Still finding only marginal heating or cooling load in various areas, most of the cash market was still able to realize small gains Monday on the basis of a 27.4-cent spike in June futures on the preceding Friday and the return of industrial load from its typical weekend decline. However, major transportation constraints in the West resulted in a combination of big gains and big losses in the region.

Most points ranged from flat to up a little more than $1.05. All increases of more than about 20 cents were in the Permian Basin/Waha, delivered desert Southwest and Southern California border markets. The minority losses were as small as about a nickel but ran as high as about $2.90 in El Paso’s San Juan-Blanco pool.

Tuesday’s cash market will have negative screen guidance after the June natural gas contract took back most of Friday’s increase by falling 23.6 cents amid substantial weakness in Nymex’s petroleum product offerings (see related story).

With much of the Deep South due to reach the 80s Tuesday, there was a fair amount of cooling demand for gas. However, although similar peak temperatures are predicted in the desert Southwest, that represents a cooling off. The Phoenix high around 95 Monday will be about 10 degrees lower Tuesday, according to Weather Central.

A cold front is forecast for the Midwest Tuesday, but temperatures as cold as the 30s are expected only near the Canadian border, while much of the region will top off in the comfortable 70s. Northeast highs will be cool to mild for the most part, The Weather Channel said. It added that mountain-area snows are due in parts of the Rockies, but otherwise most of the West will range from cool to warm.

With SoCalGas having ended a weekend high-linepack OFO and significant tightness of delivery capacity at the Southern California border due this week, border numbers recorded Monday’s biggest upticks of more than a dollar.

Florida Gas Transmission’s lifting of an Overage Alert Day Sunday had the opposite market effect, with the Florida citygate and Florida Gas Zone 3 dropping nearly 35 cents and about a dime, respectively.

“Whenever you see Rockies prices take a hit like they did today, it’s nearly always due to the pipeline situation,” said a producer in the region.
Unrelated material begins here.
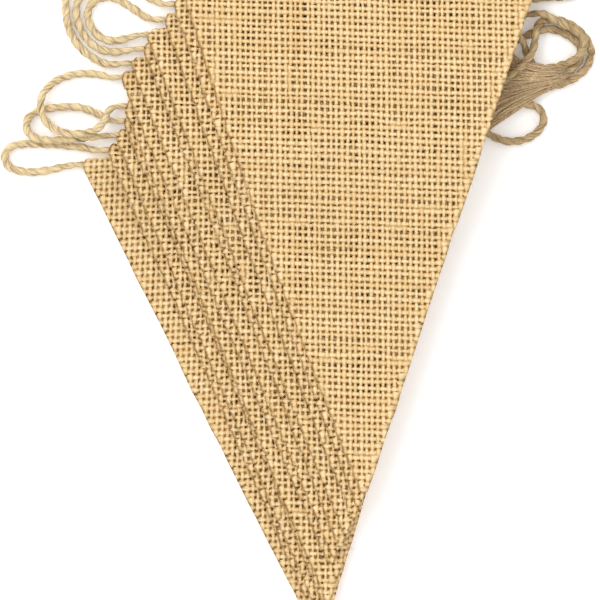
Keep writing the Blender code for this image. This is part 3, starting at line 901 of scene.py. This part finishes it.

He cited a list of maintenance projects that El Paso is performing this week, the most significant of which was a two-day shutdown of the Topock Line starting Tuesday that will reduce Southern California border deliveries by 278 MMcf/d. “No doubt this is having an impact on Rockies prices, especially in the San Juan Basin, where prices are down almost $3.” The producer also noted that a 200 MMcf/d reduction in Kern River capacity began Monday and is scheduled to last through May 23. He added that Questar also has maintenance work going on, “but they don’t disclose how much capacity it’s affecting.”
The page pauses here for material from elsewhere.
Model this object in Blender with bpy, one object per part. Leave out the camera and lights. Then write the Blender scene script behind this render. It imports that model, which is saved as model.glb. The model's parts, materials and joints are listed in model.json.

Some of the maintenance will take place in Texas, “but anything in New Mexico and Arizona can cause gas to back up in the Rockies, San Juan Basin especially,” the producer said.

“This kind of work takes place every spring and usually causes some scary drops in prices, as there’s just not much regional gas demand at this time of year,” he continued. “Probably not a good time of year to have hedges come off in the Rockies. The situation should improve when the maintenance work is completed, and REX [Rockies Express Pipeline] finally goes live into Missouri.”

It looks like most of the big capacity losses on El Paso will be restored before the end of the month, the producer said. “If REX is into Missouri by then, this basis blowout we’re experiencing at the moment could be short-lived.”

Speaking of REX, in a Monday update the pipeline said full REX-West service to Missouri is now expected “no sooner than the end of this week.” At the end of last week the expectation for full service had been “on or around May 13.”

The producer was concentrating on the El Paso, Kern River and Questar restrictions. However, trumping those for impact were four days of upcoming Transwestern maintenance. On Tuesday and Wednesday there will be an outage of the pipeline’s Blanco Hub that will reduce capacity between the hub and Bloomfield Compressor Capacity from 1,235,000 MMBtu/d to zero. Then on Thursday and Friday Transwestern will have its San Juan Lateral down for maintenance that will take capacity from Bloomfield to the pipeline’s Thoreau segment from 1,320,000 MMBtu/d to zero.

Ron Denhardt of Strategic Energy & Economic Research looks for a storage injection of 85 Bcf to be reported for the week ending May 9.